>> START

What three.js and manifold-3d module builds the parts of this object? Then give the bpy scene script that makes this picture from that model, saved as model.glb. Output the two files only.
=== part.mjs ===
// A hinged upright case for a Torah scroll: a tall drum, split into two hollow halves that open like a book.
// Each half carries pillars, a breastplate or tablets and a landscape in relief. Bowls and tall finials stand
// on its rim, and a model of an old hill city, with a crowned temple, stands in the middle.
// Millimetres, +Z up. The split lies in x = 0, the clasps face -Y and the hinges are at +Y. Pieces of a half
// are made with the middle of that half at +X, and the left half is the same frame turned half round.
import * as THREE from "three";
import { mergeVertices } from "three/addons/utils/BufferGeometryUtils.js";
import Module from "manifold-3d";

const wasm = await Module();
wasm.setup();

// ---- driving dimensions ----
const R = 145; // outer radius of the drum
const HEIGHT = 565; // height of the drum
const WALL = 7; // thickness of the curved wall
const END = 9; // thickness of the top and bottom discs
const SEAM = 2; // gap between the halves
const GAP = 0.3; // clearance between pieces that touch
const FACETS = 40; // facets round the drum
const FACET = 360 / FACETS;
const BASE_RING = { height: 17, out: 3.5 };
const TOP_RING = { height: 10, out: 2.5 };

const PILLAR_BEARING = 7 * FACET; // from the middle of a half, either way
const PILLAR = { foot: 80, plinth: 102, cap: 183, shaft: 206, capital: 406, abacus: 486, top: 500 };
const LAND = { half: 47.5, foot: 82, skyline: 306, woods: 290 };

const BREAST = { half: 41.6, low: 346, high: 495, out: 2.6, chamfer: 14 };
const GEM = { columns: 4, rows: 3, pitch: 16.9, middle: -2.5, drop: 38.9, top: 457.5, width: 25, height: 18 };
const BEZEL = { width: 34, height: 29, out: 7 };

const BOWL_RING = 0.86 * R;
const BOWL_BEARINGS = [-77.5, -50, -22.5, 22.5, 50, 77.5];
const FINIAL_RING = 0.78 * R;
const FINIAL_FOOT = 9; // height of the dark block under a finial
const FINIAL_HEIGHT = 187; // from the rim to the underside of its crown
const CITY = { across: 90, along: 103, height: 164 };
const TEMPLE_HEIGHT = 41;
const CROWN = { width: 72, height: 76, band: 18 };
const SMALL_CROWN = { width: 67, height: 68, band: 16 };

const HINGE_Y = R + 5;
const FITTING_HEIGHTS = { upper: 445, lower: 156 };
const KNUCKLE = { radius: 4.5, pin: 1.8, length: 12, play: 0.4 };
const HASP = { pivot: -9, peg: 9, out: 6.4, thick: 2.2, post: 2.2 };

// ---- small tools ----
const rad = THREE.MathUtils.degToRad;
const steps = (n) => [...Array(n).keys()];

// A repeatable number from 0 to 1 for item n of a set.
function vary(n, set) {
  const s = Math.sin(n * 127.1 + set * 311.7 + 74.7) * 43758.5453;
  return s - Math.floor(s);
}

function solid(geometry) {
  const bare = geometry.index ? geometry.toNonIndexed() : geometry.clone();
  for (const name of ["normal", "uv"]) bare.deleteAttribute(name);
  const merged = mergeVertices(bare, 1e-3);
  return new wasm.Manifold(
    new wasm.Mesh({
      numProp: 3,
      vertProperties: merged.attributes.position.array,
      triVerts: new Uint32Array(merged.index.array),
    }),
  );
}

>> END
>> START

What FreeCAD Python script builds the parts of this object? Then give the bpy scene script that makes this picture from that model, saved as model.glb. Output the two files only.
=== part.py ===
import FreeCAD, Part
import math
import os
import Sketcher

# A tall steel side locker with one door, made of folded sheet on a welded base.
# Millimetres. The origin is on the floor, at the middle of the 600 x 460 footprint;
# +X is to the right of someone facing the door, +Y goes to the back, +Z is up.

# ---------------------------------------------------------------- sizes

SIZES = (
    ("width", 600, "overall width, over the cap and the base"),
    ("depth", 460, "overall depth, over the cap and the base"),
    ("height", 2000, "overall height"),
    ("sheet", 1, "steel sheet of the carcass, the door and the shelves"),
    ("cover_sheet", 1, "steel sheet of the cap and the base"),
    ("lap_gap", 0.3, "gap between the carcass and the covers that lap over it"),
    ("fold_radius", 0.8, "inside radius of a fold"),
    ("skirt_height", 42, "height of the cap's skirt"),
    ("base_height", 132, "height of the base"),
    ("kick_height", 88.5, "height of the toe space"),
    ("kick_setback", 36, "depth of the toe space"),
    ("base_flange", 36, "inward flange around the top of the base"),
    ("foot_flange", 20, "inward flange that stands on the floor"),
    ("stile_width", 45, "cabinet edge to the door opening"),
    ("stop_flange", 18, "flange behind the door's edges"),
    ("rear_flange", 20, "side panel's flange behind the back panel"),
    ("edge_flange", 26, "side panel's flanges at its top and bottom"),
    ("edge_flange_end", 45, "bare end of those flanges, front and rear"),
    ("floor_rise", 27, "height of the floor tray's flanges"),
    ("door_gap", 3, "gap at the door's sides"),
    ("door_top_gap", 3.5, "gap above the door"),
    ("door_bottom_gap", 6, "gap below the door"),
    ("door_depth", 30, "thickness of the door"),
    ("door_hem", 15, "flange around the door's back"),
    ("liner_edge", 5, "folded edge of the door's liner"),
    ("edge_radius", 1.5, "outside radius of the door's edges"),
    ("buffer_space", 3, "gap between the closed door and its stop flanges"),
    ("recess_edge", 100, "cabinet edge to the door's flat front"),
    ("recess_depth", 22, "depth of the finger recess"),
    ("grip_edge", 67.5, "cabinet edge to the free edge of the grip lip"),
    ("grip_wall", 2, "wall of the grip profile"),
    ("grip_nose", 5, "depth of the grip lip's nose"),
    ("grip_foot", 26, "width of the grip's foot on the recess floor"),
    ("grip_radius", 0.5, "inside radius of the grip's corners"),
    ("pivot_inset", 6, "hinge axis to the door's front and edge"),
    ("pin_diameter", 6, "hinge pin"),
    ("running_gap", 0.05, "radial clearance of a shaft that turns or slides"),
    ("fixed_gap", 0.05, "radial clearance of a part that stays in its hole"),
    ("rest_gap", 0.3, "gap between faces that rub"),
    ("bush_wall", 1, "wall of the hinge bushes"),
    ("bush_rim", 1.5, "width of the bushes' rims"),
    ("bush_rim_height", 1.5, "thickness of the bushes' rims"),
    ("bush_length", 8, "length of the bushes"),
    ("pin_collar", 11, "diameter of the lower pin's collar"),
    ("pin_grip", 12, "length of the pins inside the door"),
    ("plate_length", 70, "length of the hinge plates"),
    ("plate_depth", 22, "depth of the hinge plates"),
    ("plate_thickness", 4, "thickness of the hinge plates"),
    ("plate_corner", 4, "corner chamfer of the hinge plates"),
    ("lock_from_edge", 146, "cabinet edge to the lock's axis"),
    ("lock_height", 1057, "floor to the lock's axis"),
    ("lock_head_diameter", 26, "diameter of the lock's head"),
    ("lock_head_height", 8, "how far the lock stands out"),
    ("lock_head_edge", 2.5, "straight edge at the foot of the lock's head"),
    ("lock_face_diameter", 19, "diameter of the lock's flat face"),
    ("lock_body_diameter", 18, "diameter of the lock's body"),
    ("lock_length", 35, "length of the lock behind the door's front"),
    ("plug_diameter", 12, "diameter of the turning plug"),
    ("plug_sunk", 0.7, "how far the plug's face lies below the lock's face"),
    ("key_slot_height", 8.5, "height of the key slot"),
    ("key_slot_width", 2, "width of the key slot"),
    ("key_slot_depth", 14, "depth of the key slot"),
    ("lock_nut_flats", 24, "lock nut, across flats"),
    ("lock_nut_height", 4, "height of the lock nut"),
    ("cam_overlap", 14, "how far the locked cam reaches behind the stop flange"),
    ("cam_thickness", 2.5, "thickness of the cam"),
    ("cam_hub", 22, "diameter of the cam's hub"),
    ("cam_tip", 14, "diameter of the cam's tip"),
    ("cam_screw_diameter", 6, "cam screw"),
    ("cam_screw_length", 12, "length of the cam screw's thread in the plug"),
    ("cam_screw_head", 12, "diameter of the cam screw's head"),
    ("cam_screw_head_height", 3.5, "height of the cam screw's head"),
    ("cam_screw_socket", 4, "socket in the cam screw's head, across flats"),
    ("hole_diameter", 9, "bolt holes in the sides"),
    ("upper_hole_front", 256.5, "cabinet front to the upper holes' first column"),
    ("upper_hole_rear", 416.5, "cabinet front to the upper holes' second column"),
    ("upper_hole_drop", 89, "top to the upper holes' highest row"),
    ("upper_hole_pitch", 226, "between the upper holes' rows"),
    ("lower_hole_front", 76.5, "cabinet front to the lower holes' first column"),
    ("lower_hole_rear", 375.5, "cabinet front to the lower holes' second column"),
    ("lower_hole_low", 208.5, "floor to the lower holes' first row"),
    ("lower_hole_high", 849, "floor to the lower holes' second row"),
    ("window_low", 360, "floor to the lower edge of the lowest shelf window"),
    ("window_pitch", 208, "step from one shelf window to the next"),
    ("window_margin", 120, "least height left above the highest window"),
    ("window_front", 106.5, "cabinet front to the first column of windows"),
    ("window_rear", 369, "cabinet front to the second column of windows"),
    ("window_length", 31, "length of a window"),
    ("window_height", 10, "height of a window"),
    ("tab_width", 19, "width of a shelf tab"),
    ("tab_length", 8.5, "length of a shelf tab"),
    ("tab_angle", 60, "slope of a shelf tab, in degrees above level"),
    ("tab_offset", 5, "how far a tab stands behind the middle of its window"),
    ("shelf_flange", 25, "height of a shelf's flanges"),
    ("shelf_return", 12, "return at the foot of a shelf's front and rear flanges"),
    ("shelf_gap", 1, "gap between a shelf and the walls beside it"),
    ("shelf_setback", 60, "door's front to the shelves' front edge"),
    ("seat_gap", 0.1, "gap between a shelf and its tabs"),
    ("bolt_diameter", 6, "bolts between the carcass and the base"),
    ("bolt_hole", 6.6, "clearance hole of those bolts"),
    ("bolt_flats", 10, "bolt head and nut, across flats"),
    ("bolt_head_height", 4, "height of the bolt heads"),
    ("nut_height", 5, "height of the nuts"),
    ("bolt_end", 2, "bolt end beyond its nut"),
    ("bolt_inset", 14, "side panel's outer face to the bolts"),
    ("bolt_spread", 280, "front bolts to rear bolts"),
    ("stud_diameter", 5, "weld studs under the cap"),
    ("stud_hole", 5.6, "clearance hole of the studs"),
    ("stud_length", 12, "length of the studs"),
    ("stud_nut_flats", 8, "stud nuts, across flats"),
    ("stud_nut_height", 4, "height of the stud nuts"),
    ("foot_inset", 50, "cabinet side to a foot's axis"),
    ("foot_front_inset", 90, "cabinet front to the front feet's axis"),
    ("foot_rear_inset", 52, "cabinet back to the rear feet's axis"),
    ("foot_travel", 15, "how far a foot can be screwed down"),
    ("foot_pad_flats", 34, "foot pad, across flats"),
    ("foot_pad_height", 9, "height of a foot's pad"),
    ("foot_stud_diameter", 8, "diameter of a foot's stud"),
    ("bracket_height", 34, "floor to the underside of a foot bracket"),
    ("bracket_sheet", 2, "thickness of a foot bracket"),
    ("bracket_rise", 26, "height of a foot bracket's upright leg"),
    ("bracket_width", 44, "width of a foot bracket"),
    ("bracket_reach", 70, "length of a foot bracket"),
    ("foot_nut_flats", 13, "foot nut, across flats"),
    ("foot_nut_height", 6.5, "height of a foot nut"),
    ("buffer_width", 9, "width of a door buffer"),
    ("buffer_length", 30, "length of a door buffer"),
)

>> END
>> START

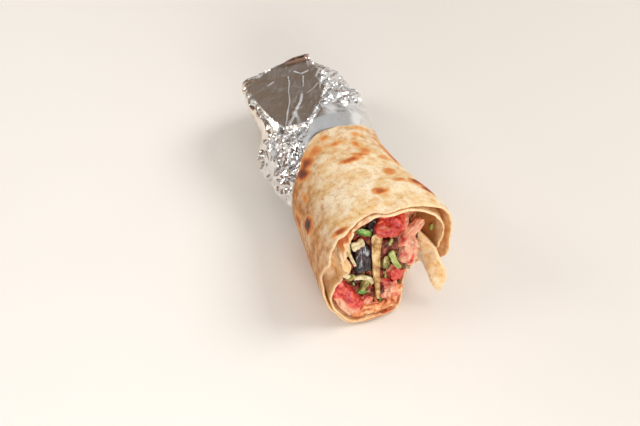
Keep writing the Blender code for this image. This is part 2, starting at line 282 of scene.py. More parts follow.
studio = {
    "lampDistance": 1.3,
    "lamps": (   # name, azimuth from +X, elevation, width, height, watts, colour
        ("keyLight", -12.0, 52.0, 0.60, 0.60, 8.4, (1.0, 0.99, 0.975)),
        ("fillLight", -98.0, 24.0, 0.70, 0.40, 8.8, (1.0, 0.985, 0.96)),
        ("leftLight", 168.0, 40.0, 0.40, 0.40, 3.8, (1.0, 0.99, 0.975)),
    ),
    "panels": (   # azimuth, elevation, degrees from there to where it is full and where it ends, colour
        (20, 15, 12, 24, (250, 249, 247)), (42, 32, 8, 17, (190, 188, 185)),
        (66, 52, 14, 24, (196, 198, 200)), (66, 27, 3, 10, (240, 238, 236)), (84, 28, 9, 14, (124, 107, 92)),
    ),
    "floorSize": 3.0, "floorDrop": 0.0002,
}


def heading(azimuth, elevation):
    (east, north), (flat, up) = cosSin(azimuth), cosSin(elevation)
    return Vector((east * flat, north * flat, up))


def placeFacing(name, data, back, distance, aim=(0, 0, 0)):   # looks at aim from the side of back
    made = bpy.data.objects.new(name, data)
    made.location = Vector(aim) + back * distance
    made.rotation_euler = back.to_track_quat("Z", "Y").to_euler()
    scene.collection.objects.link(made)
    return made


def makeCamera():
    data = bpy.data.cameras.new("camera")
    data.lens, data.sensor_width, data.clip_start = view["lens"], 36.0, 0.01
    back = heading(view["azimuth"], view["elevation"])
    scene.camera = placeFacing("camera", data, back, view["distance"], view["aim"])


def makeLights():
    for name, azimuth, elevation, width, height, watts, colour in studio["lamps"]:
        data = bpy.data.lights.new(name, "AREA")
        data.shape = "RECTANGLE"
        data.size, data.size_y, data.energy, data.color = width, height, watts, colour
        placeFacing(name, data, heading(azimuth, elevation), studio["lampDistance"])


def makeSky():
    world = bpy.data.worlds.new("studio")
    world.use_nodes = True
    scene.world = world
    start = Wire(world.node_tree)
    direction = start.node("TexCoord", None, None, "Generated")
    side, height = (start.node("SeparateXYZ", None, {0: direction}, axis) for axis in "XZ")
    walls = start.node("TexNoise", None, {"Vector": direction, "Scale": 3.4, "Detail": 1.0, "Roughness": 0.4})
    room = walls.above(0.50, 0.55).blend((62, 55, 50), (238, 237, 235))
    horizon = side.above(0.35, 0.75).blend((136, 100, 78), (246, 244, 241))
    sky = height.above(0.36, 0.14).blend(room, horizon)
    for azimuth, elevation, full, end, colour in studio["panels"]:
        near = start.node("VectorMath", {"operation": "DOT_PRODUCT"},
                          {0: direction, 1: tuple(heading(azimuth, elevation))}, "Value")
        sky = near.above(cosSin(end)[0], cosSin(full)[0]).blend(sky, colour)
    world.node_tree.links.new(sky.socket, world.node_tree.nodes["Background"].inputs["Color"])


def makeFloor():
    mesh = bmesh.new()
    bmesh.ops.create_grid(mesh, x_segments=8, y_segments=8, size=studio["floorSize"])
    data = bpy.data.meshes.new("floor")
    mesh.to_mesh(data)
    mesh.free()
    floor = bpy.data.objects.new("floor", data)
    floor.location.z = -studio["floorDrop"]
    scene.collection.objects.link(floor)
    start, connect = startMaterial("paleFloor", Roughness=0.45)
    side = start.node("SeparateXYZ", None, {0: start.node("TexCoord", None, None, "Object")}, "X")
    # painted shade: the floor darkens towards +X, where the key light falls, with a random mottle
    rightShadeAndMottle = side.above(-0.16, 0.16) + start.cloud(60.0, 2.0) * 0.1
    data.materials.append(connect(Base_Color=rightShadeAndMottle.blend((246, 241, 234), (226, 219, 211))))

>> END

--- Exercise instructions ---
Count every line above that holds the word "give", and state the number and nothing more.

--- Correct answer ---
2